Shakespeare has been called the king of rhetorical parallel and opposition. A prime example of this can be found in Act Three, Scene Two of Troilus and Cressida, as the scene in which the two lovers confirm and state their love comes to a close.

TROILUS
 O virtuous fight,
When right with right wars who shall be most right!
True swains in love shall in the world to come
Approve their truth by Troilus. When their rhymes,
Full of protest, of oath and big compare,
Wants similes, truth tired with iteration—
“As true as steel, as plantage to the moon,
As sun to day, as turtle to her mate,
As iron to adamant, as Earth to th’ center”—
Yet,after all comparisons of truth,
As truth’s authentic author to be cited,
“As true as Troilus” shall crown up the verse
And sanctify the numbers.
CRESSIDA
 Prophet may you be!
If I be false or swerve a hair from truth,
When time is old and hath forgot itself,
When water drops have worn the stones of Troy
And blind oblivion swallowed cities up,
And mighty states characterless are grated
To dusty nothing, yet let memory,
From false to false, among false maids in love,
Upbraid my falsehood! When they’ve said “as false
As air, as water, wind or sandy earth,
As fox to lamb, or wolf to heifer’s calf,
Pard to the hind, or stepdame to her son,”
Yea, let them say, to stick the heart of falsehood,
“As false as Cressid.”
PANDARUS
Go to, a bargain made. Seal it, seal it. I’ll be the witness. Here I hold your hand, here my cousin’s. If ever you prove false one to another, since I have taken such pains to bring you together, let all pitiful goers-between be called to the world’s end after my name: call them all panders. Let all constant men be Troiluses, all false women Cressids, and all brokers-between panders.
  • III.ii.166-198

Each of the lovers’ non-rhyming speeches begin mid-line and end with a shortened one. Each speech ends with a prophecy of what the speaker’s name might (and as we now know, will) represent in the future: “As true as Troilus” and “As false as Cressid.” In this, we have parallel rhetoric, symbolically tying the two together.
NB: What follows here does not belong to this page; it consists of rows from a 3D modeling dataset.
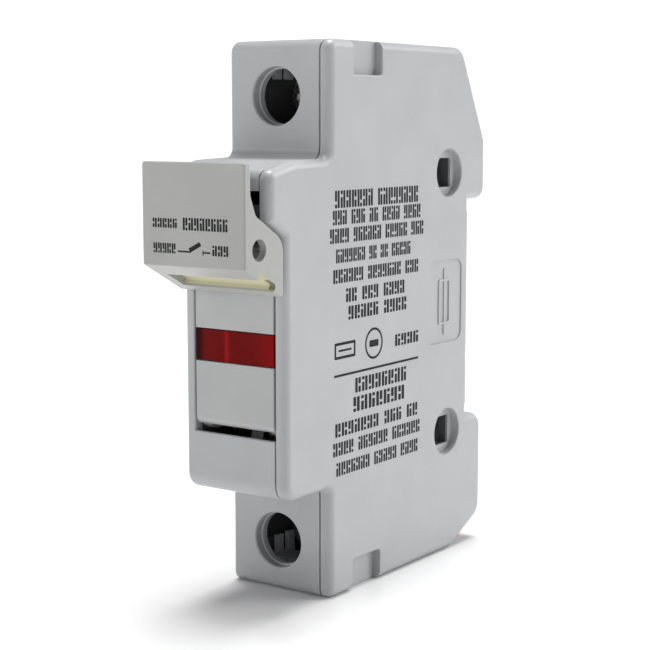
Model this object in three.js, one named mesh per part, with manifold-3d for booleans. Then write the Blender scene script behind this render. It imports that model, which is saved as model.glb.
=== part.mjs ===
// Cartridge fuse holder for one 10 x 38 mm fuse, 18 mm wide, for a 35 mm top-hat rail.
// Millimetres, +Z up. X runs across the width, -Y is the front with the lever, +Y is the rail side.
// Every piece is drawn in the housing frame: Y = 0 on the front face, Z = 0 on the lower end.
// The last lines move the whole group so that the origin is the centre of the rail seat.
import * as THREE from 'three';
import { mergeVertices } from 'three/addons/utils/BufferGeometryUtils.js';
import Module from 'manifold-3d';

const wasm = await Module();
wasm.setup();

// ---------------------------------------------------------------- driving dimensions
const HALF_WIDTH = 9;
const HEIGHT = 80.8;
const WALL = 1.6;
const PART_LEFT = 6.97;             // right edge of the left shell
const PART_RIGHT = 7.17;            // inner face of the right cover
const SHELL_INSIDE = WALL - HALF_WIDTH;

const FRONT_LOW = 16.4;             // the raised front, between two set-back shoulders
const FRONT_HIGH = 64.1;
const SHOULDER_Y = 10.6;
const FRONT_WALL = 1.5;
const BROW_Y = -3.42;               // its top stands further forward, above the cheeks of the lever
const BROW_LOW = 55.75;
const BROW_FOOT = 53.8;

const SEAT_Y = 49.8;                // rail seat and the slot that takes the rail
const SLOT_LOW = 21.25;
const SLOT_HIGH = 56.75;
const RELIEF = 0.2;                 // step beside the seat, under the hook and under the latch nose
const RELIEF_WIDTH = 1.6;
const HOOK_Y = 54.8;
const FOOT_Y = 54.5;
const SEAT_Z = (SLOT_LOW + SLOT_HIGH) / 2;

const OPENING_LOW = 25.15;          // carrier opening in the front face
const OPENING_HIGH = 60;
const CARRIER_GAP = 1;
const CARRIER_LEFT = -7.15;
const CARRIER_RIGHT = 6.85;
const CARRIER_FACE = 1.8;
const FACE_TOP = 52;
const PIVOT_Y = 3.2;
const PIVOT_Z = 27.6;
const PIN_RADIUS = 1;
const PIN_CLEARANCE = 0.13;

const WINDOW_LOW = 35.45;
const WINDOW_HIGH = 40.15;
const LENS_GAP = 0.1;

const FUSE_X = -0.2;
const FUSE_Y = 11.5;
const FUSE_LOW = 18.3;
const FUSE_LENGTH = 38;
const FUSE_HIGH = FUSE_LOW + FUSE_LENGTH;
const CAP_RADIUS = 5.15;
const CAP_LENGTH = 9.8;
const TUBE_RADIUS = 4.8;

const LEVER_FRONT = -8.9;
const LEVER_BACK = -7.6;
const LEVER_LOW = 49.75;
const LEVER_HIGH = 63.9;
const LEVER_REAR = -0.43;
const CHEEK = 1.1;

const TERMINAL_X = -0.6;
const UPPER_Z = 72.85;
const LOWER_Z = 7.5;
const ACCESS_RADIUS = 4.15;
const BAR_Y = 29.2;
const BAR_THICK = 1.2;
const CAGE_FRONT = 26.5;
const CAGE_BACK = 38;

const CLIP_Y = 43.2;                // ganging recesses near the rail
const CLIP_LOW = 19.7;
const CLIP_HIGH = 61.2;
const CLIP_RADIUS = 3.76;
const CLIP_DEPTH = 1.3;
const NOTCH_Y = [16.4, 23.8];
const NOTCH_HEIGHT = 4.7;

const LATCH_X = [-4.9, 4.7];

// ---------------------------------------------------------------- materials
function finish(color, roughness, metalness = 0) {
  return new THREE.MeshStandardMaterial({ color, roughness, metalness });
}
const HOUSING = finish(0xc4c6c9, 0.42);
const LEVER = finish(0xbfc0bd, 0.45);
const CARRIER = finish(0xc0c2c4, 0.45);
const RED_LENS = finish(0x8c0d0d, 0.15);
const RED_LATCH = finish(0xb3231f, 0.4);
const CERAMIC = finish(0xf1eee6, 0.5);
const NICKEL = finish(0xd2d3d3, 0.28, 1);
const SILVERED = finish(0xd9d6cc, 0.35, 1);
const STEEL = finish(0x9ea2a6, 0.32, 1);
const GLASS = finish(0xe9d7cf, 0.1);
const RESISTOR = finish(0x3f6f8a, 0.5);

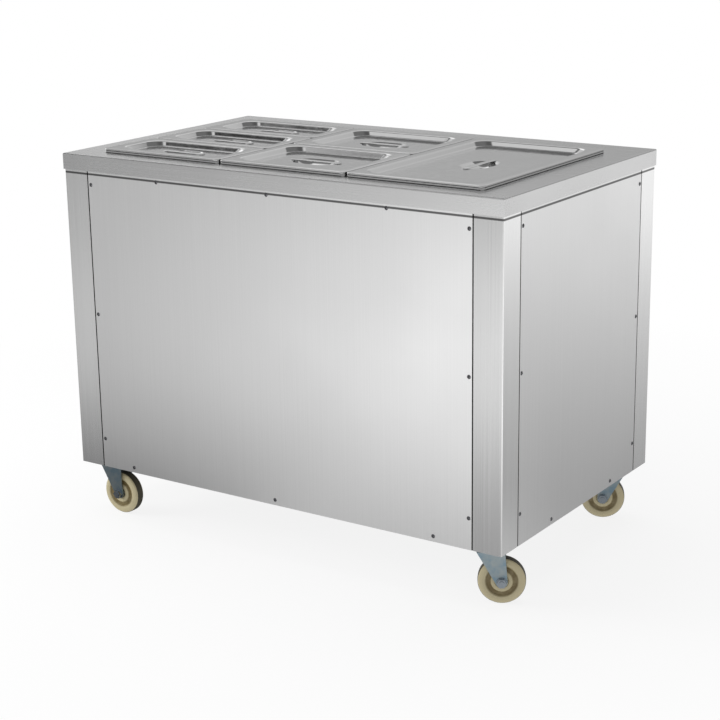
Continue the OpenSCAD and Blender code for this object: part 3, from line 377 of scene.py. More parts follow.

However (and you knew there was going to be a “however,” didn’t you?), just as parallel lines never meet, there are oppositional uses of rhetoric that belie this seeming link, and reveal the chasm between them.

While Troilus’s speech focuses on the concept of being true (using the word or its derivatives six times), Cressida’s focuses on the idea of being false (using that word or derivatives eight times). Troilus’s speech is twelve lines long (two half-lines and eleven full lines sandwiched between), while Cressida’s speech is thirteen lines long (two and twelve, respectively). Neither speech rhymes, and neither reaches the length of a proper sonnet (remember the combined meet-cute speeches of our lovers of Romeo and Juliet form a sonnet, one of the prime forms of romantic poetry). Even as Troilus uses the phrase “As true as Troilus,” he does so a full line before the end of the speech. Cressida, on the other hand, uses her “As false as Cressid” at the very end of her speech, making it the last words she speaks and the ones more likely to stick in the audience’s minds (especially since it ends mid-line, as if directing the actors to pause before the next speech, letting the words hang in the air).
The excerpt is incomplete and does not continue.